A balance sheet is a financial statement that shows the financial health of an organization by listing its assets, liabilities and the owner’s (or shareholder’s) equity.2 A balance sheet is one of three important documents that are used to assess a company’s worth; the other two are the income statement and the cash flow statement.3
What Does a Balance Sheet Show?
By creating and analyzing a balance sheet, you can get a clear picture of the current financial situation of your company, or of a business you’re thinking of investing in or purchasing.
A balance sheet can provide insight into these key areas:
- Efficiency – Compare your income statement to the balance sheet and see if the company uses its assets efficiently.

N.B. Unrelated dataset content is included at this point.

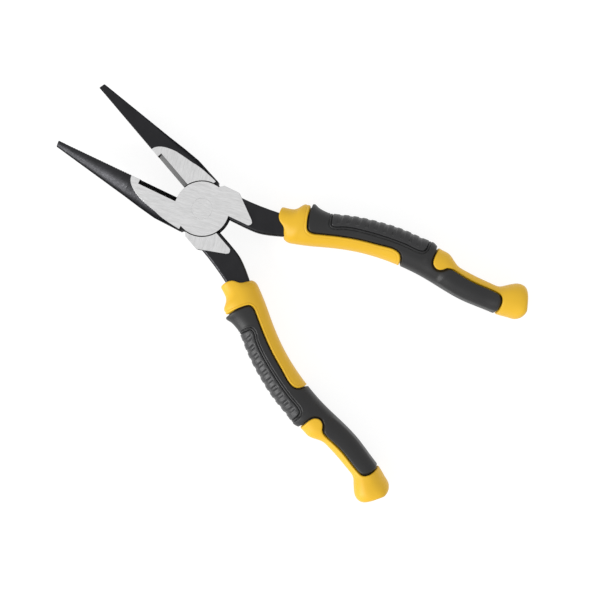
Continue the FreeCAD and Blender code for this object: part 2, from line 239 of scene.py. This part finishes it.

Are assets effectively used to generate new revenue?
- Liquidity – Compare current assets to current liabilities for a measure of liquidity. How much cash is available for new investments and new business ventures? You should have more assets than liabilities, and there should ideally be a buffer to cover any short-term expenses.
- Leverage – How much financial risk do you face with this company? To determine leverage, compare debts to equity.2
In simple terms, a balance sheet shows what a company “owns and owes.”4 This is what makes it especially valuable to a lender or investor. But it also helps with business strategy and daily operations, as a business owner or chief financial officer can compare balance sheets of different periods to see trends and possible red flags.5
How to Read a Balance Sheet
A balance sheet is organized into three main sections—assets, liabilities and equity. A single period’s sheet is often presented as two columns—assets on the left, liabilities and equity on the right.1 However, it is sometimes organized top to bottom, with columns representing different years, for comparison purposes.
The key sections are as follows:
Assets are listed in the order of liquidity, which is how easily the asset can be converted into cash or consumed. Current assets are those which will be converted to cash within the year.
Examples of current assets are:
- Money that is in a checking account or in transit
- Accounts receivable (owed to you by clients or customers)
- Product inventory
- Short-term investments
- Prepaid expenses
- Stocks, bonds and currency 3
Long-term assets that are not going to be converted to cash soon include:
- Equipment and machinery (minus accumulated depreciation)
- Business-related buildings and land
- Intangible assets (i.e., trademarks, patents and goodwill)
- Long-term investments 3
Your company’s liabilities are what you owe to other individuals or businesses. List the liabilities in the order of due date. Current liabilities are due within a year, whereas long-term liabilities are due more than a year from the current date.
Current liabilities include:
- Accounts payable (i.e., what you owe your suppliers)
- Wages owed to employees for time worked
- Loan payments that are due within a year
- Tax payments 3
Long-term liabilities might include:
- Loan payments not due within a year
- Company-issued bonds 3
A company’s equity is money that is held by the organization. In the case of a sole proprietorship, its owner’s equity; for a corporation, its shareholders’ equity. This equity might include:
- Capital (money that the owner(s) invested in the business)
- Public or private company stock
- Retained earnings (all revenue minus your expenses since the company’s launch date)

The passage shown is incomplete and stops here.